In the end, the classic and agile approaches to risk management are very similar. The core classic methods are very effective, and they need not be abandoned in the agile environment. However, the shorter, detailed planning horizon makes classic risk management methods more time-sensitive to implement when using the agile planning methodology. Agile projects are inherently more reactive due to the high uncertainty, and this is also true of agile risk management. This deficiency is strictly related to the shorter, detailed planning horizon, but it can be compensated for by some high-level anticipation of possible project pathways. The workflow at the end of this chapter provides a guideline for sequentially thinking through the mechanics of the risk management process. However, while having good mechanics around risk management is necessary for success, a potentially more critical element is the organization’s attitude toward it.

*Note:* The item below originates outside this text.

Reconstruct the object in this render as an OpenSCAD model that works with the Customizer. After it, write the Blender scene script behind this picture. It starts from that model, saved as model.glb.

Organizational Attitude Toward Changing the Plan
Perhaps the primary difference between classic and agile PM is in the organization’s attitude toward changing the primary project plan via contingency plans. Classic PM expects the primary (i.e., initial) project plan to be pretty good. Functional areas plan their resources and other activities around the primary project plan and hardly give notice to the contingency plans, if they even exist. Thus, changes to the initial plan are not usually welcome news to management. Logically, management accepts the changes, but there is often the undercurrent of judgment that the project manager did not do his job well enough up-front, and that that is the real cause of the change.